9 responses to “Children’s Book Council of Australia Book Week: Books which shaped me”

  1. tigtog

    I’ve been halfway through drafting a post for most of this week about my own childhood love for books about girls doing things in the bush or at least rural areas, so I’m going to kibitz on your post instead – Heidi in the Swiss Alps, Laura Ingalls in her Little Houses, Anne of Green Gables in a small farming town, and a title I can’t remember (and Google is not helping) about an indigenous Australian girl traveling with her tribe around the Snowy and Bogong mountains, living off the land (which I may well find quite problematic if I reread it now – I seem to remember some sentimentalising of the appropriative kind). I read a lot of pony books too, as well as All The Girl Detective Stories – all these girls and young women able to freely move around and find out things, make things, get grubby and achieve stuff, with potential romance hovering in the background but firmly stuffed into the later-when-I’ve-got-the-time basket. The Big Outdoors was also part of why I loved The Call Of The Wild and White Fang and The Silver Brumby and even the Hornblower novels.

    Then there was my other side which just loved books with characters who spoke beautiful words, but that’s a different thing.

  2. tigtog

    Helen, it started with all those Regency romances on my great-uncle’s bookcase – Georgette Heyer especially. The deliciously elegant banter!

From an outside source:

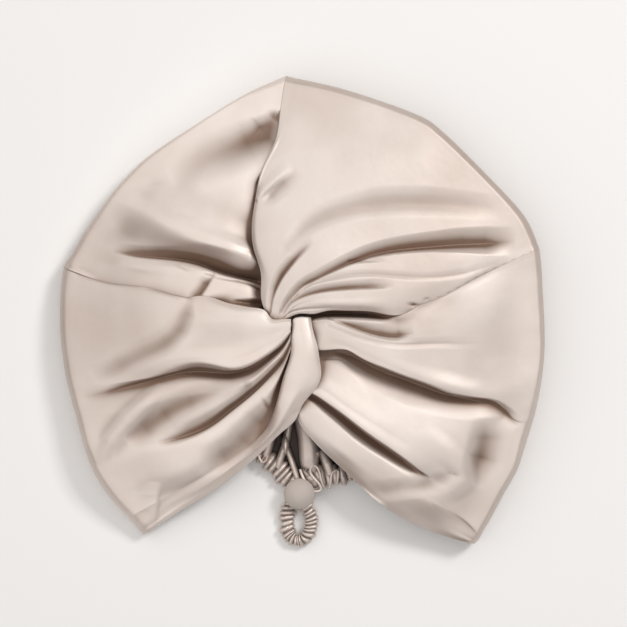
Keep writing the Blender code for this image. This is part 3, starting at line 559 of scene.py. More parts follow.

    Then I became a young Janeite, and all was lost.

  3. Caroline

    I loved Heidi and Little Women, but the books I loved most were the ‘He went with..’(insert adventurer here e.g. Marco Polo, Vasco da Gama, Christopher Columbus) series inherited from my mum. It focused on young boys who went along on some of those great voyages and fueled a desire for travel and exploration that will never be satiated.

    As a seven year old I reread the books, kept cargo lists and begged my mum to let me learn Portuguese. As an adult I was horrified to realise how devastating those voyages were.

  4. Rebekka

    I am now incredibly excited, because having read all the Pullein-Thompsons, I did not realise they had a mother who also wrote and am off to google.

    Also, in addition to all of the above, Black Beauty, which used to make me weep buckets of tears every time I read it! Ditto Lassie Come Home by Eric Knight.

    All the Mary Elwyn Patchett books – I loved those, particularly Tam the Untamed.

    And the Enid Blyton ones set on farms – The Children of Willow Farm and The Children of Cherry Tree Farm.

    Basically, anything set on a farm/in the bush/involving horses/dogs.

  5. Thacky

    So glad to see your take on the Mary Grant Bruce books – I loved them and read them repeatedly. I have found re-reading a bit conflicting – the racism is jarring (the ‘boys’ are mugged by evil kaffirs in Cape Town!) but the resistance of the worst of the ‘women’s role’ imposed on Norah is quite explicit. And I like that she does get to be domestic occasionally – it’s true – you can be a ‘liberated woman’ and still enjoy baking!

  6. Yvonne Langenberg

    Books by Enid Blyton. She taught me English. As a 10 year old in the early 70′s desperate to read something (being a compulsive reader) my father brought back a few Enid Blyton books when he had to go to the city. I read and reread with a dictionary in one hand. I lived in an English speaking country, so could practice my new found skills. The weird pronounciation of written English of course made little sense to this logical 10 year old! It made for some interesting blank looks when I flexed my new skills. Generaly English speaking people do not recognize their own language when spoken phonetically. It is my humble opinion that this why on the whole atrocious spelling seems to be a largely uniquely English problem. Within a year I was devouring about everything, from Black Beauty, White Fang, Treasure Island, Nancy Drew, etc. No Australian stories sadly.